Damit endet eine nahezu unendliche Geschichte des Rauchverbots in Österreich. Ein zwischen SPÖ und ÖVP ausgedealter Zwischenschritt hatte Gastwirte vor zehn Jahren bereits verpflichtet, Raucherbereiche räumlich abzutrennen und effektivere Belüftung einzubauen. Die Wirtschaftskammer unterstützt Forderungen, Umbaukosten beim Staat, der alle paar Jahre neue Regeln erfindet, einzufordern.

Was die schädlichen Auswirkungen des Passivrauchens betrifft, gibt es keine Kontroverse mehr. Politisch ist die FPÖ mit ihrem großen Herz für Raucherinnen und Raucher ziemlich isoliert. Ihre Versuche, zumindest Ausnahmen ins Gesetz zu bringen, sind fehlgeschlagen.
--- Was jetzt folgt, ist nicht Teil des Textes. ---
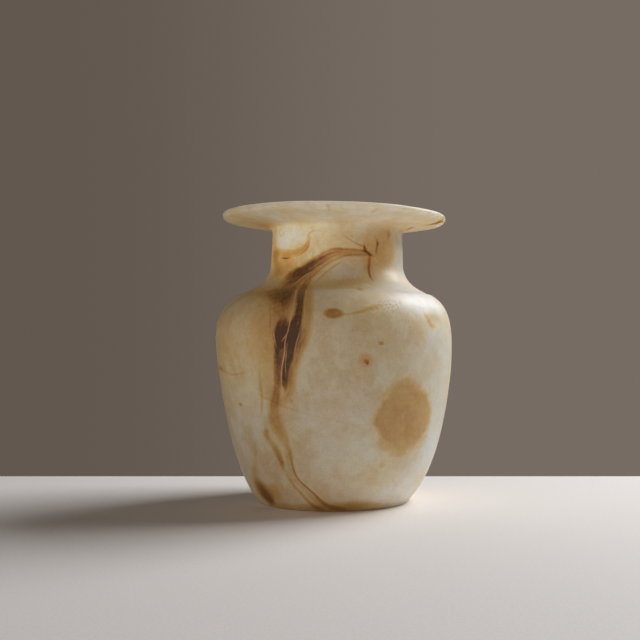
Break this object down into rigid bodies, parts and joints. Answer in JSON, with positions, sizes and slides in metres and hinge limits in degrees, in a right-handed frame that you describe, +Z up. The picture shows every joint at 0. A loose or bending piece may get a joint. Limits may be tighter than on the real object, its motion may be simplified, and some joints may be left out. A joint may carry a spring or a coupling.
{
  "type": "alabaster vase",
  "caption": "Hollow stone vase with a wide flat rim, a short upright neck, high round shoulders and a body that narrows to a small flat foot.",
  "frame": {"origin": "on the vase's upright axis, in the plane of its flat underside", "axes": "+Z up, out of the mouth; -Y to the front that the picture shows; +X to the side that was turned to the light"},
  "size_m": [0.1241, 0.124, 0.1507],
  "materials": {
    "alabaster": "smooth and waxy, a little worn, with brown veins"
  },
  "bodies": {
    "root": {"vase": "alabaster"}
  },
  "joints": []
}
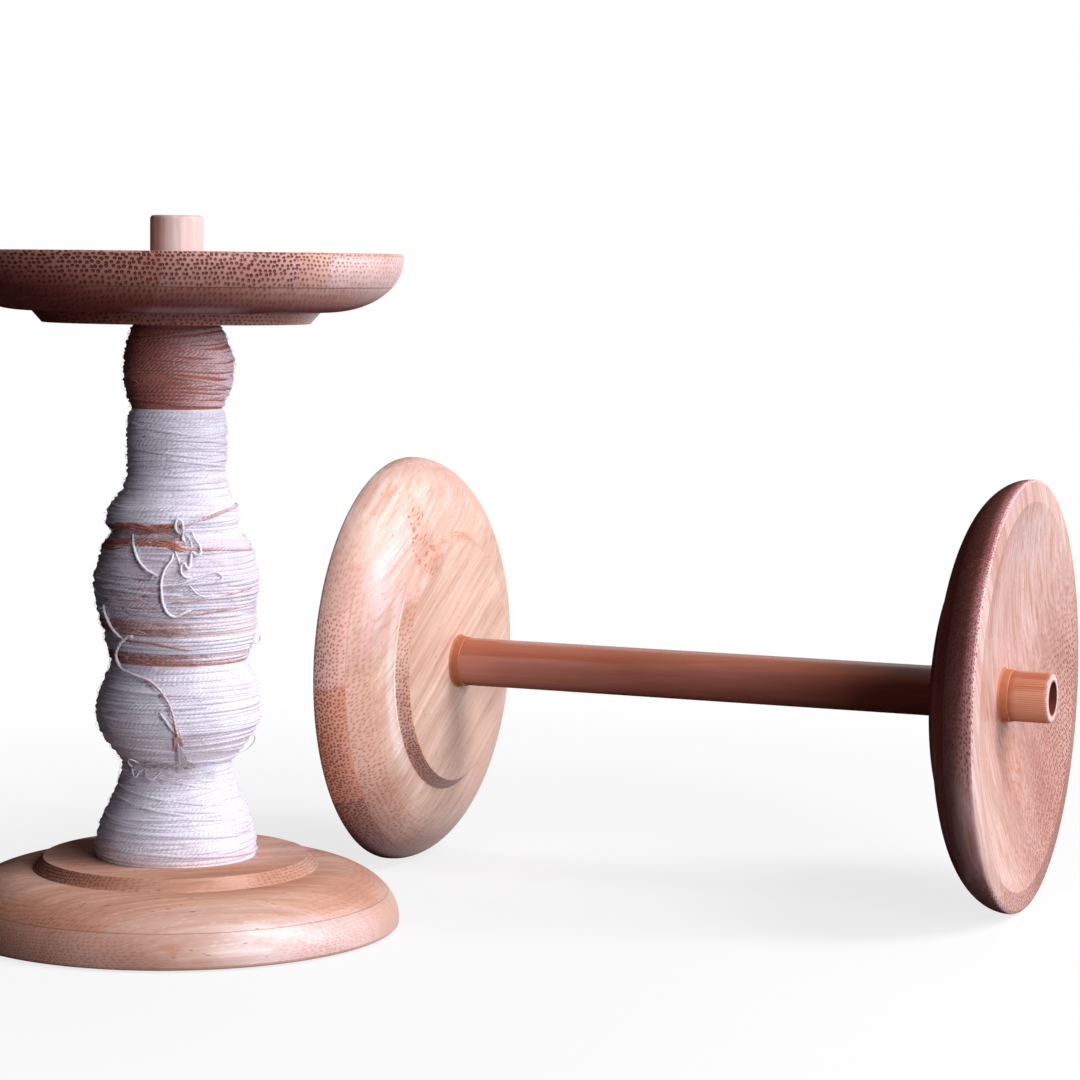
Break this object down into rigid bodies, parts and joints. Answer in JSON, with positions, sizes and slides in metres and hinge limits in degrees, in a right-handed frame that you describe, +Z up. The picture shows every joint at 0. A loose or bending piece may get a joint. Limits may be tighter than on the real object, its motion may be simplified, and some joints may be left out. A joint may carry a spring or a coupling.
{
  "type": "electric spinning wheel bobbin pair",
  "caption": "Pair of turned bamboo bobbins for an electric spinning wheel, upright wound with yarn and empty lying on its flange rims, each bored for the flyer shaft.",
  "frame": {"origin": "on the table, at the centre of the bore where the wound bobbin's tube ends", "axes": "+Z up along the wound bobbin's bore; +X along the empty bobbin's bore, towards its right flange; +Y away from the viewer"},
  "size_m": [0.2255, 0.1956, 0.1578],
  "materials": {
    "bamboo_board": "satin clear lacquer over laminated bamboo",
    "bamboo_tube_pale": "satin, pale bamboo",
    "bamboo_tube_red": "satin, red-brown bamboo",
    "amber_glue": "glossy set glue",
    "yarn_white": "matt spun cotton, slightly fuzzy",
    "yarn_terracotta": "matt spun cotton, slightly fuzzy",
    "yarn_blush": "matt spun cotton, slightly fuzzy"
  },
  "bodies": {
    "wound_bobbin": {"wound_tube": "bamboo_tube_pale", "wound_lower_rim_ply": "bamboo_board", "wound_lower_step_ply": "bamboo_board", "wound_upper_step_ply": "bamboo_board", "wound_upper_rim_ply": "bamboo_board", "wound_glue": "amber_glue", "white_foot": "yarn_white", "white_hip": "yarn_white", "rust_band": "yarn_terracotta", "white_mid_band": "yarn_white", "blush_band": "yarn_blush", "white_belly": "yarn_white", "white_shoulder": "yarn_white", "white_neck": "yarn_white", "terracotta_cop": "yarn_terracotta", "foot_turns": "yarn_white", "hip_turns": "yarn_white", "rust_band_turns": "yarn_terracotta", "belly_turns": "yarn_white", "rust_strand": "yarn_terracotta", "neck_turns": "yarn_white", "cop_turns": "yarn_terracotta", "yarn_tail": "yarn_blush", "loose_loops": "yarn_white"},
    "empty_bobbin": {"empty_tube": "bamboo_tube_red", "empty_left_rim_ply": "bamboo_board", "empty_left_step_ply": "bamboo_board", "empty_right_step_ply": "bamboo_board", "empty_right_rim_ply": "bamboo_board", "empty_glue": "amber_glue"}
  },
  "joints": [
    {"name": "empty_bobbin_spin", "type": "hinge", "parent": "wound_bobbin", "child": "empty_bobbin", "pos_m": [0.0934, 0.0956, 0.05], "axis": [1, 0, 0], "continuous": true}
  ]
}
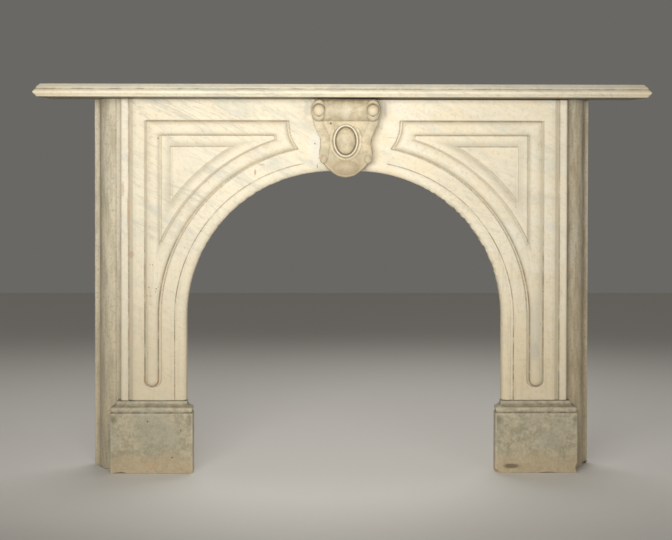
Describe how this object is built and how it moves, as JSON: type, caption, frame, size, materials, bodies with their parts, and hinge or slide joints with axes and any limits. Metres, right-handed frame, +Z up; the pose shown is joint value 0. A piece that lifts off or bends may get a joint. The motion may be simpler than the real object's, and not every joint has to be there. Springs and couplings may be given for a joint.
{
  "type": "arched fireplace mantel",
  "caption": "Arched marble chimneypiece: moulded shelf, carved spandrels, keystone cartouche, capped plinths and moulded side returns.",
  "frame": {"origin": "on the floor, below the middle of the shelf", "axes": "+X along the shelf to the right as seen from the room, +Y into the wall, +Z up"},
  "size_m": [1.83, 0.29, 1.176],
  "materials": {
    "marble": "worn polish, cream white with grey veins",
    "keystone_marble": "worn, browned by smoke and handling",
    "plinth_marble": "dull, soiled grey",
    "return_marble": "dull, grey cream"
  },
  "bodies": {
    "root": {"shelf": "marble", "arch_slab_left": "marble", "arch_slab_right": "marble", "keystone": "keystone_marble", "plinth_left": "plinth_marble", "plinth_right": "plinth_marble", "return_left": "return_marble", "return_right": "return_marble"}
  },
  "joints": []
}
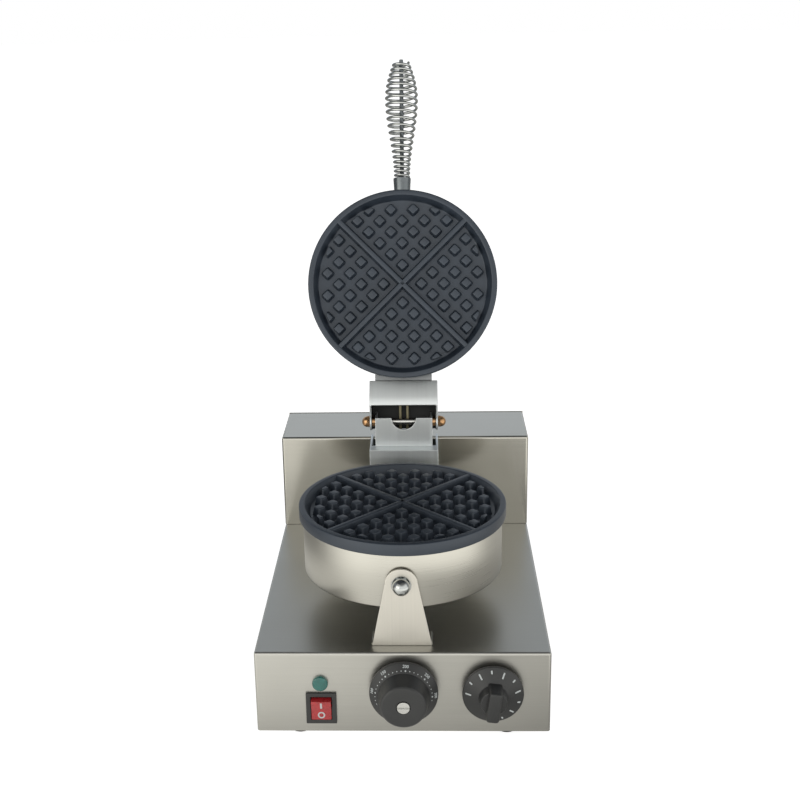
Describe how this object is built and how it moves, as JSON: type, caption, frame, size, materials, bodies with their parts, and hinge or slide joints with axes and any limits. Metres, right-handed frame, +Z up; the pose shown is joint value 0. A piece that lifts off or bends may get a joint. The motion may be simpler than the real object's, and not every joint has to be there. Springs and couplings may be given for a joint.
{
  "type": "waffle baker",
  "caption": "Counter-top round waffle baker: steel box base with dial controls, rear housing, cooking plate in a drum, and a hinged lid with a coil handle.",
  "frame": {"origin": "on the table under the middle of the machine's overall box", "axes": "+Z up, the operator stands on the -Y side, +X to the operator's right; the lid is stored open"},
  "size_m": [0.25, 0.4064, 0.5443],
  "materials": {
    "brushed_steel": "brushed",
    "satin_steel": "satin",
    "cast_plate": "non-stick satin",
    "black_rubber": "matt",
    "bright_steel": "bright zinc",
    "chrome": "polished",
    "brass": "bright",
    "copper": "satin",
    "heater_steel": "heat-dulled",
    "black_plastic": "satin",
    "pale_plastic": "matt",
    "galvanised": "galvanised",
    "lead_sleeve": "woven",
    "green_lens": "translucent",
    "red_plastic": "glossy"
  },
  "bodies": {
    "base": {"base_shell": "brushed_steel", "bottom_plate": "brushed_steel", "bottom_screws": "bright_steel", "rubber_feet": "black_rubber", "foot_screws": "bright_steel", "foot_nuts": "bright_steel", "rear_housing": "brushed_steel", "housing_screws": "bright_steel", "rear_cover": "brushed_steel", "rear_cover_screws": "bright_steel", "cable_gland": "black_plastic", "gland_locknut": "black_plastic", "terminal_block": "pale_plastic", "terminal_screws": "brass", "front_bracket": "brushed_steel", "front_bracket_screws": "bright_steel", "front_spacer": "satin_steel", "front_bolt": "bright_steel", "front_washer": "chrome", "front_dome_nut": "chrome", "lower_drum": "brushed_steel", "lower_grid": "cast_plate", "lower_element": "heater_steel", "lower_heat_shield": "bright_steel", "lower_grid_screws": "bright_steel", "column_bracket": "satin_steel", "column_screws": "bright_steel", "column_spacer": "satin_steel", "column_bolts": "bright_steel", "hinge_bolt": "bright_steel", "hinge_dome_nuts": "brass", "hinge_bushes": "brass", "lid_leads": "lead_sleeve", "lamp_lens": "green_lens", "lamp_body": "black_plastic", "lamp_nut": "black_plastic", "switch_body": "black_plastic", "switch_terminals": "brass", "thermostat_body": "galvanised", "thermostat_screws": "bright_steel", "thermostat_bulb": "copper", "timer_body": "pale_plastic", "timer_screws": "bright_steel"},
    "lid": {"upper_drum": "brushed_steel", "upper_grid": "cast_plate", "upper_element": "heater_steel", "upper_heat_shield": "bright_steel", "upper_grid_screws": "bright_steel", "lid_bracket": "satin_steel", "lid_spacer": "satin_steel", "lid_bolts": "bright_steel", "handle_ferrule": "chrome", "handle_rod": "chrome", "handle_coil": "chrome"},
    "thermostat_dial": {"thermostat_shaft": "bright_steel", "thermostat_knob": "black_plastic", "thermostat_knob_screw": "bright_steel"},
    "timer_dial": {"timer_shaft": "bright_steel", "timer_knob": "black_plastic"},
    "rocker": {"switch_rocker": "red_plastic"}
  },
  "joints": [
    {"name": "lid_hinge", "type": "hinge", "parent": "base", "child": "lid", "pos_m": [0, 0.0667, 0.2028], "axis": [1, 0, 0], "range_deg": [0, 110.5], "deforming": ["lid_leads"]},
    {"name": "thermostat_turn", "type": "hinge", "parent": "base", "child": "thermostat_dial", "pos_m": [0.0012, -0.1723, 0.0489], "axis": [0, 1, 0], "range_deg": [-75, 112.5]},
    {"name": "timer_turn", "type": "hinge", "parent": "base", "child": "timer_dial", "pos_m": [0.076, -0.1723, 0.0476], "axis": [0, 1, 0], "range_deg": [-160, 85]},
    {"name": "rocker_tilt", "type": "hinge", "parent": "base", "child": "rocker", "pos_m": [-0.0691, -0.1693, 0.0304], "axis": [-1, 0, 0], "range_deg": [0, 20]}
  ]
}
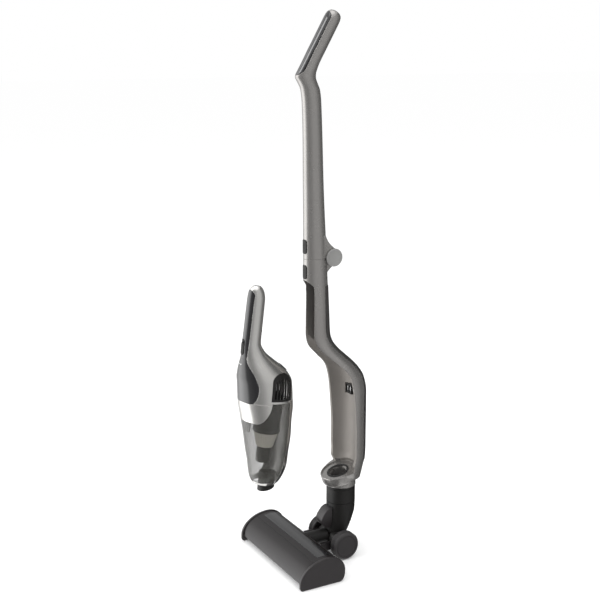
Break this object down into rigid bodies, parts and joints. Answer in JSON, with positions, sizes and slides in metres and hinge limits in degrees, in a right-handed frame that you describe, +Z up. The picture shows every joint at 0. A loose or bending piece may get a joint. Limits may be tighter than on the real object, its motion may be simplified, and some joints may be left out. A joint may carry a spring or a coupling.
{
  "type": "cordless stick vacuum",
  "caption": "Cordless stick vacuum with a folding stick, a lift-off hand unit with a clear dust cup, and a wheeled brush head on a swivelling, reclining neck.",
  "frame": {"origin": "on the floor, under the middle of the vacuum's width and depth", "axes": "+Z up along the stick, +X to the vacuum's right, -Y to its front, where the hand unit and the brush are"},
  "size_m": [0.2646, 0.2828, 1.1028],
  "materials": {
    "titanium": "metallic titanium-grey lacquer, satin",
    "cap_grey": "satin grey",
    "cover_dark": "fine matt grain",
    "gloss_black": "high gloss",
    "matt_black": "fine matt grain",
    "charcoal": "fine matt grain",
    "satin_head": "satin with a faint metallic flake",
    "rubber": "matt",
    "tyre": "matt",
    "silver": "bright metallic silver lacquer",
    "bright_rim": "bright metallic silver, polished",
    "smoke": "clear, smoke tinted, polished",
    "filter_light": "pale grey, fine pleats",
    "steel": "brushed",
    "bristle": "soft nylon",
    "board": "solder mask",
    "cell": "shrink wrap"
  },
  "bodies": {
    "floor_head": {"head_shell": "satin_head", "head_window": "gloss_black", "rear_band": "charcoal", "end_plate_right": "charcoal", "end_plate_left": "charcoal", "head_duct": "matt_black", "sole_plate": "matt_black", "brush_motor": "steel", "drive_belt": "rubber", "axle_right": "steel", "axle_left": "steel"},
    "brush": {"brush_core": "matt_black", "bristle_strip_1": "bristle", "bristle_strip_2": "bristle", "bristle_strip_3": "bristle", "brush_pulley": "matt_black"},
    "pinion": {"motor_pinion": "steel"},
    "wheel_right": {"tyre_right": "tyre", "wheel_right": "charcoal"},
    "wheel_left": {"tyre_left": "tyre", "wheel_left": "charcoal"},
    "neck": {"neck_elbow": "matt_black", "upright_stop": "charcoal"},
    "stick_frame": {"lower_frame": "titanium", "rear_cover": "cover_dark", "power_connector": "matt_black", "socket_seal": "rubber", "swivel_collar": "matt_black", "hinge_pin": "steel", "hinge_cap_right": "cap_grey", "hinge_cap_left": "cap_grey"},
    "stick_upper": {"upper_tube": "titanium", "grip_inlay": "gloss_black"},
    "fold_button": {"fold_button": "matt_black"},
    "dock_button": {"dock_button": "matt_black"},
    "handset": {"handset_shell_right": "silver", "handset_shell_left": "silver", "front_panel": "gloss_black", "grip_strip": "gloss_black", "charge_inlet": "matt_black", "vent_grille_right": "matt_black", "vent_grille_left": "matt_black", "suction_motor": "steel", "battery_cell_1": "cell", "battery_cell_2": "cell", "circuit_board": "board"},
    "power_switch": {"power_switch": "matt_black"},
    "cup_release": {"cup_release": "charcoal"},
    "impeller": {"fan_impeller": "charcoal"},
    "dust_cup": {"dust_cup": "smoke", "cup_rim": "bright_rim", "nozzle": "matt_black", "filter_frame": "matt_black", "filter_cone": "filter_light", "filter_core": "matt_black"}
  },
  "joints": [
    {"name": "brush_spin", "type": "hinge", "parent": "floor_head", "child": "brush", "pos_m": [0, -0.0399, 0.0244], "axis": [1, 0, 0], "continuous": true},
    {"name": "pinion_spin", "type": "hinge", "parent": "floor_head", "child": "pinion", "pos_m": [0, 0.0056, 0.026], "axis": [1, 0, 0], "continuous": true},
    {"name": "wheel_right_spin", "type": "hinge", "parent": "floor_head", "child": "wheel_right", "pos_m": [0, 0.0741, 0.0294], "axis": [1, 0, 0], "continuous": true},
    {"name": "wheel_left_spin", "type": "hinge", "parent": "floor_head", "child": "wheel_left", "pos_m": [0, 0.0741, 0.0294], "axis": [1, 0, 0], "continuous": true},
    {"name": "neck_recline", "type": "hinge", "parent": "floor_head", "child": "neck", "pos_m": [0, 0.0741, 0.0294], "axis": [-1, 0, 0], "range_deg": [0, 75]},
    {"name": "stick_swivel", "type": "hinge", "parent": "neck", "child": "stick_frame", "pos_m": [0, 0.0921, 0.11], "axis": [0, 0, 1], "range_deg": [-35, 35]},
    {"name": "stick_fold", "type": "hinge", "parent": "stick_frame", "child": "stick_upper", "pos_m": [0, 0.0624, 0.631], "axis": [-1, 0, 0], "range_deg": [0, 130]},
    {"name": "fold_button_press", "type": "slide", "parent": "stick_upper", "child": "fold_button", "axis": [0, 1, 0], "range_m": [0, 0.0025], "stiffness_N_per_m": 1500},
    {"name": "dock_button_press", "type": "slide", "parent": "stick_frame", "child": "dock_button", "axis": [0, 1, 0], "range_m": [0, 0.0025], "stiffness_N_per_m": 1500},
    {"name": "handset_dock", "type": "hinge", "parent": "stick_frame", "child": "handset", "pos_m": [0, -0.03041, 1.45609], "axis": [1, 0, 0], "range_deg": [0, 7.5]},
    {"name": "power_switch_slide", "type": "slide", "parent": "handset", "child": "power_switch", "axis": [0, 0.1305, 0.9914], "range_m": [0, 0.006]},
    {"name": "cup_release_press", "type": "slide", "parent": "handset", "child": "cup_release", "axis": [0, -0.9914, 0.1305], "range_m": [0, 0.002], "stiffness_N_per_m": 1200},
    {"name": "impeller_spin", "type": "hinge", "parent": "handset", "child": "impeller", "pos_m": [0, -0.0817, 0.3578], "axis": [0, 0.1305, 0.9914], "continuous": true},
    {"name": "cup_pull", "type": "slide", "parent": "handset", "child": "dust_cup", "axis": [0, 0.1305, 0.9914], "range_m": [-0.1, 0]}
  ],
  "couplings": [
    {"joint": "pinion_spin", "follows": "brush_spin", "ratio": 2.5}
  ]
}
Trotzdem bleiben noch etliche Fallstricke und rechtliche Grauzonen. So ist nicht klar, ob Terrassen auch als Außenräume gelten, wenn sie witterungsbedingt abgedeckt werden. Das Rauchen vor dem Lokal könnte auch neue Konflikte mit Nachbarn schüren, die über Lärmbelästigung klagen. Das sprichwörtliche goldene Wienerherz ruft da schnell nach der Polizei.

Umsatz zurück gegangen

Christina Hummel vom Café Hummel in Wien hat einen 15-prozentigen Umsatzrückgang registriert, als sie vor einem Jahr freiwillig auf Rauchfrei setzte. Mittlerweile habe sich das aber wieder eingependelt: „Über kurz oder lang werden sich die Gemüter entspannen“, gab sie sich im Ö1-Mittagsjournal am Mittwoch zuversichtlich

Wenig entspannt ist Jakob Baran, Vorsitzender der Vereinigung der Shisha-Bar-Betreiber. Der einzige Daseinszweck dieser Lokale ist ja das Rauchen von Wasserpfeifen. „Die Situation ist für uns ganz schlimm“, so Baran in der Tageszeitung Die Presse. Es gehe um zwischen 400 und 500 Unternehmen und 10.000 Arbeitsplätze. In anderen Ländern gibt es deswegen Ausnahmen. Also zogen die Shisha-Betreiber vor den Verfassungsgerichtshof. Dessen Spruch steht noch aus.